Kvaal noted the Obama administration’s efforts to reduce burdensome regulations in the student loan negotiated rulemaking process and through changes to verification. He also noted the President’s executive order directing federal agencies to review all their respective regulations and conduct a cost-benefit analysis. He noted that the agencies have identified about $10 billion in burden reduction and that the U.S. Department of Education is part of that effort to reduce regulatory burden.
On the DREAM Act, Kvaal highlighted the President’s support for a plan that would provide a conditional path to citizenship for some children of undocumented immigrants. Fleming noted that for Romney, that decision should reside with states, not the federal government. He also said that Romney would be willing to discuss the DREAM Act, but only as part of a broader reform of immigration policy.
Both Kvaal and Fleming praised financial aid administrators for their commitment to helping students attain higher education.

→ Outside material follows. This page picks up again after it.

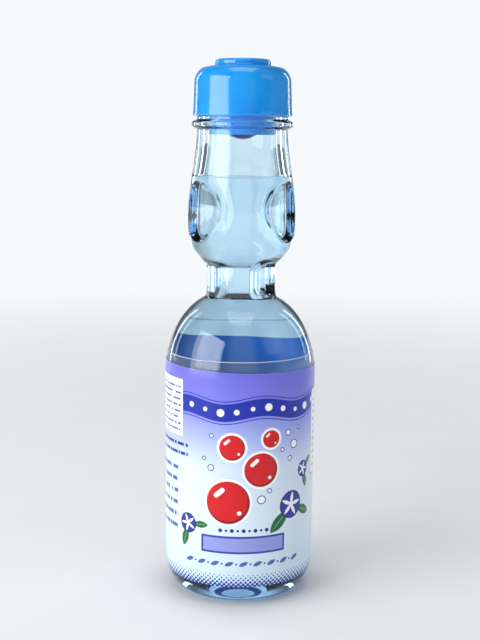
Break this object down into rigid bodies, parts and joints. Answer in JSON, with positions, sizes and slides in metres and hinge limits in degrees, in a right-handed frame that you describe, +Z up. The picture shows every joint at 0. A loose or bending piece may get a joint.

“I think that the services financial aid administrators provide to students could not be done anywhere else,” Kvaal said. “It is a good reminder of why we’re in this business.”
Fleming noted that financial aid administrators have a unique knowledge and understanding that shouldn’t stop at the financial aid office.
“A lot of the members of Congress don’t deal with these types of issues day in and day out and they have a very limited understand of just how complex the federal financial aid system is and that’s an area where you can be very, very helpful,” Fleming said. “If I have any advice, it’s to take advantage of that voice.